If a presumed offender is, as in the present case, brought to the victim shortly after the account of the offence for the purpose of identification, it would seem odd that the propriety of admitting that evidence and its weight should depend upon whether or not the person who brought the presumed offender for identification is a policeman. Here, that person was not a policeman and what Congoo did was a natural and sensible response to Puckey's complaint; to criticise Congoo on the ground that he should not have brought the appellant back for identification would be absurd. The same considerations would apply if, hearing shouts by a person claiming to have been robbed, some bystander tackled a person apparently running away from the place and brought him back to the victim; again, it would seem inappropriate to reject the evidence of identification, if identification ensued, on the ground of unfairness. But in such cases there would hardly be any point in holding a subsequent identification parade; on the appellant's argument, such identifications are irredeemably tainted at the outset.

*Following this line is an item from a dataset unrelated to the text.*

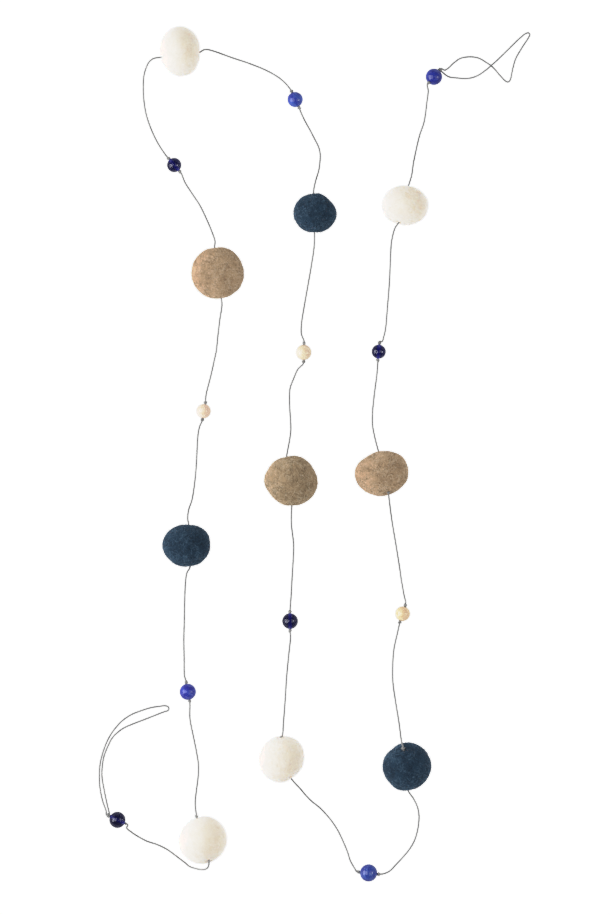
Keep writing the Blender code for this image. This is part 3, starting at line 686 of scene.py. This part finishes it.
def make_fuzz(ball, rng):
    """Short curled fibres that stand out of a ball's surface."""
    dirs = unit(rng.normal(size=(FUZZ_COUNT, 3)))
    base = ball_surface(ball, dirs)
    tangent = unit(np.cross(dirs, unit(rng.normal(size=dirs.shape))))
    across = np.cross(dirs, tangent)
    long = rng.uniform(*FUZZ_LENGTH, FUZZ_COUNT)[:, None] * MM
    lean = np.radians(rng.uniform(*FUZZ_LEAN, FUZZ_COUNT))[:, None]
    curl = np.radians(rng.uniform(*FUZZ_CURL, FUZZ_COUNT))[:, None]
    sway = rng.uniform(-FUZZ_SWAY, FUZZ_SWAY, FUZZ_COUNT)[:, None]
    start = base - dirs * FUZZ_ROOT
    middle = start + long * 0.5 * (np.cos(lean) * tangent + np.sin(lean) * dirs)
    end = middle + long * 0.5 * unit(np.cos(curl) * tangent + np.sin(curl) * dirs + sway * across)
    paths = np.stack([start, middle, end], axis=1)
    radii = np.tile(np.array([1.0, 0.85, 0.3]) * FUZZ_RADIUS, (FUZZ_COUNT, 1))
    points, faces = strands(paths, radii, across)
    return above_table(points, ball_centre(ball)), faces


def make_threads(ball, rng):
    """Longer fibres that lie on a ball's surface in loose arcs."""
    count = THREAD_COUNT[ball.colour]
    dirs = unit(rng.normal(size=(count, 3)))
    tangent = unit(np.cross(dirs, unit(rng.normal(size=dirs.shape))))
    long = rng.uniform(*THREAD_LENGTH, count)
    curve = rng.normal(0, THREAD_CURVE, count)
    rows = []
    d, t = dirs, tangent
    step = (long / (THREAD_POINTS - 1))[:, None]
    for _ in range(THREAD_POINTS):
        rows.append(d)
        d_next = unit(d * np.cos(step) + t * np.sin(step))
        t = unit(t - d_next * (t * d_next).sum(1, keepdims=True))
        side = np.cross(d_next, t)
        t = unit(t + side * (curve[:, None] * step))
        d = d_next
    grid = np.stack(rows, axis=1)
    surface = ball_surface(ball, grid.reshape(-1, 3)).reshape(grid.shape)
    share = np.linspace(0, 1, THREAD_POINTS)
    lift = (THREAD_LIFT[0] + THREAD_LIFT[1] * np.sin(np.pi * share)) * MM
    paths = surface + grid * lift[None, :, None]
    taper = np.clip(np.minimum(share, 1 - share) * 6, 0.25, 1)
    radii = rng.uniform(0.7, 1.25, count)[:, None] * taper[None, :] * THREAD_RADIUS
    points, faces = strands(paths, radii, dirs)
    return above_table(points, ball_centre(ball)), faces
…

It is our opinion that, whatever may be the position with respect to identifications arranged by the police, there is no general rule that an identification of the kind here in question must be excluded from the evidence, nor does it seem possible, rationally, to say that such an identification has no probative value.
The question remains whether the conviction was unsafe. Its correctness receives some support from the fact that, as appears not to be in dispute, the description given to Congoo matched that of the appellant; further, there is the admission by the appellant that he had seen the complainant and, lastly, - admittedly a point of slight weight - that the appellant was very drunk, as was the offender.
Although the Crown case was not very strong, it was uncontradicted. In our
opinion the conviction should not be set aside as unsafe. We would dismiss the appeal.